10. I, therefore, allow both the revisions, set aside the impugned orders in both the revision applications and hold that the applications under Section 151 of the Code for setting aside the orders of abatement were maintainable and remand the cases to the trial court for reconsideration as to whether the circumstances of the case justify the discretion to be exercised for setting aside the orders of abatement.

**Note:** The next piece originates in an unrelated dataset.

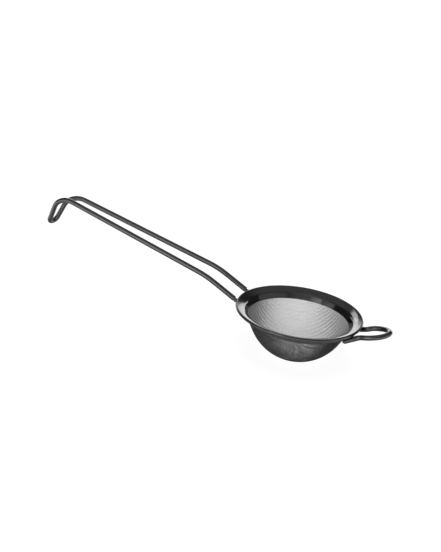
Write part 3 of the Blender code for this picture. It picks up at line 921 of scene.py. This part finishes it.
# Studio: a white sweep that the metal sees too, a darker room above, and soft lamps
studio = {
    "floorReach": 3.0,
    "halfWidth": 1.1,
    "backReach": 1.3,                # from the object back to the upright part of the sweep
    "backHeight": 0.45,
    "backTolerance": 0.001,          # an edge this near to the back is part of it
    "bendWidth": 0.3,
    "bendSteps": 12,
    "paperPlain": 0.8,               # to all but the camera and the metal
    "paper": 0.93,                   # how much of the sweep's white is its own, and how much is lit
    "paperLit": 0.14,
    "paperMirrored": (0.10, 0.66),   # its own white in the metal, near the object and far from it: painted shade keeps it low near the object
    "paperFar": 0.5,
    "paperMirroredLit": 0.80,        # and its lit share, which keeps the lamps' shadow under the cup and takes the painted shade pool
    # painted shade: a dark pool on the floor where the metal mirrors it, in front of the cup and along the
    # tool, which no lamp casts
    "paintedShadeCentre": Vector((0.065, 0.022, 0)),
    "paintedShadeSqueeze": Vector((0.35, 1, 1)),        # the painted shade pool is drawn out along the tool
    "paintedShadeNear": 0.03,                # the painted shade on the mirrored floor is darkest this near to that place
    "paintedShadeFar": 0.10,
    "paintedShadeLevel": 0.18,
    "roomLow": 0.05,                 # the room at eye level
    "roomRise": {"From Min": 0.48, "From Max": 0.78},       # sine of the elevation where it brightens
    "roomBack": {"From Min": 0.3, "From Max": 0.95, "To Min": 0.075, "To Max": 0.16},
    "roomBackRise": math.radians(50),
    "roomFront": {"From Min": 0.55, "From Max": 0.95, "To Min": 0, "To Max": 0.18},
    "roomFrontRise": math.radians(32),
    "roomFrontTurn": math.radians(-27),         # from the camera's own direction
}

view = {
    "target": Vector((0.05643, -0.00262, 0.03773)),
    "azimuth": math.radians(111.59),
    "elevation": math.radians(22.36),
    "roll": math.radians(7.86),
    "distance": 0.7395,
    "lens": 75.97,
    "sensor": 36,
    "clipStart": 0.01,
}


def outFrom(azimuth, elevation):
    # the direction from the object out to a place in the room
    flat = math.cos(elevation)
    return Vector((flat * math.cos(azimuth), flat * math.sin(azimuth), math.sin(elevation)))


def layPaper(tree, below, mask, lit, white):
    # paper with a lit share and a white of its own, over what lies below where the mask is 1
    link = tree.links.new
    paper = addNode(tree, "ShaderNodeBsdfDiffuse", {"Color": (lit, lit, lit, 1)})
    glow = addNode(tree, "ShaderNodeEmission", {"Color": (1, 1, 1, 1), "Strength": white})
    seen = addNode(tree, "ShaderNodeAddShader")
    link(glow.outputs[0], seen.inputs[0])
    link(paper.outputs[0], seen.inputs[1])
    mixed = addNode(tree, "ShaderNodeMixShader")
    link(mask, mixed.inputs[0])
    link(below.outputs[0], mixed.inputs[1])
    link(seen.outputs[0], mixed.inputs[2])
    return mixed, paper, glow


def makePaper():
    # white to the camera, white with the cup's shadow and a painted shade pool in the metal, plain lit paper
    # to the rest
    material = bpy.data.materials.new("whitePaper")
    material.use_nodes = True
    tree = material.node_tree
    link = tree.links.new
    tree.nodes.remove(tree.nodes["Principled BSDF"])
    path = addNode(tree, "ShaderNodeLightPath")
    mirror = addNode(tree, "ShaderNodeMath", operation="MAXIMUM")
    link(path.outputs["Is Glossy Ray"], mirror.inputs[0])
    link(path.outputs["Is Transmission Ray"], mirror.inputs[1])
    plain = addNode(tree, "ShaderNodeBsdfDiffuse", {"Color": (studio["paperPlain"],) * 3 + (1,)})
    # painted shade: in the metal's view, the paper's lit colour and its own white are both lowered round the
    # object
    coords = addNode(tree, "ShaderNodeTexCoord")
    squeezed = addNode(tree, "ShaderNodeVectorMath", {1: studio["paintedShadeSqueeze"]}, operation="MULTIPLY")
    link(coords.outputs["Object"], squeezed.inputs[0])
    middle = studio["paintedShadeCentre"] * studio["paintedShadeSqueeze"]
    near = addNode(tree, "ShaderNodeVectorMath", {1: middle}, operation="DISTANCE")
    link(squeezed.outputs[0], near.inputs[0])
    apart = addNode(tree, "ShaderNodeVectorMath", {1: studio["paintedShadeCentre"]}, operation="DISTANCE")
    link(coords.outputs["Object"], apart.inputs[0])
    fade = {"From Min": studio["paintedShadeNear"], "From Max": studio["paintedShadeFar"], "To Min": studio["paintedShadeLevel"]}
    paintedShadePool = addNode(tree, "ShaderNodeMapRange", fade, interpolation_type="SMOOTHSTEP")
    link(near.outputs["Value"], paintedShadePool.inputs["Value"])
    lit = studio["paperMirroredLit"]
    tint = addNode(tree, "ShaderNodeVectorMath", {0: (lit, lit, lit)}, operation="SCALE")
    link(paintedShadePool.outputs["Result"], tint.inputs["Scale"])
    nearWhite, farWhite = studio["paperMirrored"]
    whiten = {"From Min": studio["paintedShadeFar"], "From Max": studio["paperFar"], "To Min": nearWhite}
    own = addNode(tree, "ShaderNodeMapRange", whiten, interpolation_type="SMOOTHSTEP")
    own.inputs["To Max"].default_value = farWhite
    link(apart.outputs["Value"], own.inputs["Value"])
    inMetal, paper, glow = layPaper(tree, plain, mirror.outputs[0], lit, farWhite)
    link(tint.outputs["Vector"], paper.inputs["Color"])
    link(own.outputs["Result"], glow.inputs["Strength"])
    cameraRay = path.outputs["Is Camera Ray"]
    whole = layPaper(tree, inMetal, cameraRay, studio["paperLit"], studio["paper"])[0]
    link(whole.outputs[0], tree.nodes["Material Output"].inputs["Surface"])
    return material


def makeSweep():
    # floor and upright back in one bent sheet, turned to face the camera
    deselect()
    bpy.ops.mesh.primitive_plane_add(size=2 * studio["floorReach"], location=(0, 0, 0))
    sweep = bpy.context.object
    sweep.name = "paperSweep"
    sweep.data.name = "paperSweep"
    sweep.scale.y = studio["halfWidth"] / studio["floorReach"]
    bpy.ops.object.mode_set(mode="EDIT")
    bpy.ops.mesh.select_all(action="SELECT")
    bpy.ops.mesh.bisect(plane_co=(-studio["backReach"], 0, 0), plane_no=(-1, 0, 0), clear_outer=True)
    bpy.ops.object.mode_set(mode="OBJECT")
    for edge in sweep.data.edges:
        ends = [sweep.data.vertices[index].co.x for index in edge.vertices]
        edge.select = max(ends) < -studio["backReach"] + studio["backTolerance"]
    bpy.ops.object.mode_set(mode="EDIT")
    bpy.ops.mesh.select_mode(type="EDGE")
    bpy.ops.mesh.extrude_region_move(TRANSFORM_OT_translate={"value": (0, 0, studio["backHeight"])})
    bpy.ops.object.mode_set(mode="OBJECT")
    bevel = sweep.modifiers.new("bend", "BEVEL")
    bevel.width = studio["bendWidth"]
    bevel.segments = studio["bendSteps"]
    bpy.ops.object.modifier_apply(modifier=bevel.name)
    bpy.ops.object.shade_smooth()
    sweep.rotation_euler.z = view["azimuth"]
    bpy.ops.object.transform_apply(location=True, rotation=True, scale=True)
    sweep.data.materials.append(makePaper())


def glowTowards(tree, coords, way, fade):
    # the room's light, strongest in one direction and fading out round it
    facing = addNode(tree, "ShaderNodeVectorMath", {1: way}, operation="DOT_PRODUCT")
    tree.links.new(coords.outputs["Generated"], facing.inputs[0])
    glow = addNode(tree, "ShaderNodeMapRange", fade, interpolation_type="SMOOTHSTEP")
    tree.links.new(facing.outputs["Value"], glow.inputs["Value"])
    return glow.outputs["Result"]


def makeRoom():
    # dark at eye level, paler overhead and most so behind the object, with a soft glow at the camera's left
    world = bpy.data.worlds.new("studioRoom")
    bpy.context.scene.world = world
    world.use_nodes = True
    tree = world.node_tree
    link = tree.links.new
    dim = tree.nodes["Background"]
    dim.inputs["Color"].default_value = (1, 1, 1, 1)
    coords = addNode(tree, "ShaderNodeTexCoord")
    split = addNode(tree, "ShaderNodeSeparateXYZ")
    link(coords.outputs["Generated"], split.inputs[0])
    rise = addNode(tree, "ShaderNodeMapRange", studio["roomRise"], interpolation_type="SMOOTHSTEP")
    link(split.outputs["Z"], rise.inputs["Value"])
    backWay = outFrom(view["azimuth"] + math.pi, studio["roomBackRise"])
    level = addNode(tree, "ShaderNodeMath", {2: studio["roomLow"]}, operation="MULTIPLY_ADD")
    link(rise.outputs["Result"], level.inputs[0])
    link(glowTowards(tree, coords, backWay, studio["roomBack"]), level.inputs[1])
    frontWay = outFrom(view["azimuth"] + studio["roomFrontTurn"], studio["roomFrontRise"])
    total = addNode(tree, "ShaderNodeMath", operation="ADD")
    link(level.outputs[0], total.inputs[0])
    link(glowTowards(tree, coords, frontWay, studio["roomFront"]), total.inputs[1])
    link(total.outputs[0], dim.inputs["Strength"])
    white = addNode(tree, "ShaderNodeBackground", {"Color": (1, 1, 1, 1), "Strength": 1.0})
    path = addNode(tree, "ShaderNodeLightPath")
    mixed = addNode(tree, "ShaderNodeMixShader")
    link(path.outputs["Is Camera Ray"], mixed.inputs[0])
    link(dim.outputs[0], mixed.inputs[1])
    link(white.outputs[0], mixed.inputs[2])
    link(mixed.outputs[0], tree.nodes["World Output"].inputs["Surface"])


# Lamps: azimuth and elevation as seen from the object, in degrees
lamps = {
    "topSoft": {"azimuth": 100, "elevation": 80, "distance": 1.3, "size": (1.0, 1.0), "power": 14.0,
                "mirrored": False},
    "leftBox": {"azimuth": 73, "elevation": 12, "distance": 1.1, "size": (0.46, 1.0), "power": 0.9},
    "leftWide": {"azimuth": 58, "elevation": 8, "distance": 1.15, "size": (1.3, 1.0), "power": 1.35},
    "backStrip": {"azimuth": -78, "elevation": 11, "distance": 1.2, "size": (1.3, 0.42), "power": 1.55,
                  "roll": 14},
    "backCorner": {"azimuth": -53, "elevation": 27, "distance": 1.2, "size": (0.3, 0.35), "power": 0.60},
    "rightFill": {"azimuth": 178, "elevation": 26, "distance": 1.2, "size": (1.6, 0.6), "power": 0.6},
}


def makeLamps():
    aim = Vector((0, 0, cup["top"] / 2))
    for name, lamp in lamps.items():
        way = outFrom(math.radians(lamp["azimuth"]), math.radians(lamp["elevation"]))
        deselect()
        bpy.ops.object.light_add(type="AREA", location=aim + way * lamp["distance"])
        light = bpy.context.object
        light.name = name
        roll = Matrix.Rotation(math.radians(lamp.get("roll", 0)), 3, "Z")
        light.rotation_euler = (way.to_track_quat("Z", "Y").to_matrix() @ roll).to_euler()
        light.data.shape = "RECTANGLE"
        light.data.size, light.data.size_y = lamp["size"]
        light.data.energy = lamp["power"]
        light.visible_camera = False
        light.visible_glossy = lamp.get("mirrored", True)


def makeCamera():
    back = outFrom(view["azimuth"], view["elevation"])
    bpy.ops.object.camera_add(location=view["target"] + back * view["distance"])
    camera = bpy.context.object
    camera.name = "photoCamera"
    level = back.to_track_quat("Z", "Y").to_matrix()
    camera.rotation_euler = (level @ Matrix.Rotation(view["roll"], 3, "Z")).to_euler()
    camera.data.sensor_width = view["sensor"]
    camera.data.lens = view["lens"]
    camera.data.clip_start = view["clipStart"]
    bpy.context.scene.camera = camera


makeSweep()
makeRoom()
makeLamps()
makeCamera()
bpy.context.scene.view_settings.view_transform = "Standard"
print("studio, lamps and camera set")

11. It appears from the records of the court below that in the misc. cases under Section 151 of the Code the defendants were not noticed because of the fact that they were set ex parte before the suits had abated. By abatement of the suits which amounts to termination of the litigations against the plaintiffs, a right is created in favour of the defendants. Therefore, in the misc. cases under Section 151 of the Code, the defendants are entitled to a notice to contest the prayer of the plaintiff-petitioner. I, therefore, direct that the defendants-opposite parties should be noticed and heard while deciding the misc. cases under Section 151 of the Code. Since there has been considerable delay due to the pendency of the civil revisions. I direct the learned trial Judge to dispose of the misc. cases with utmost expedition.
There would be no order for costs in both the revision applications.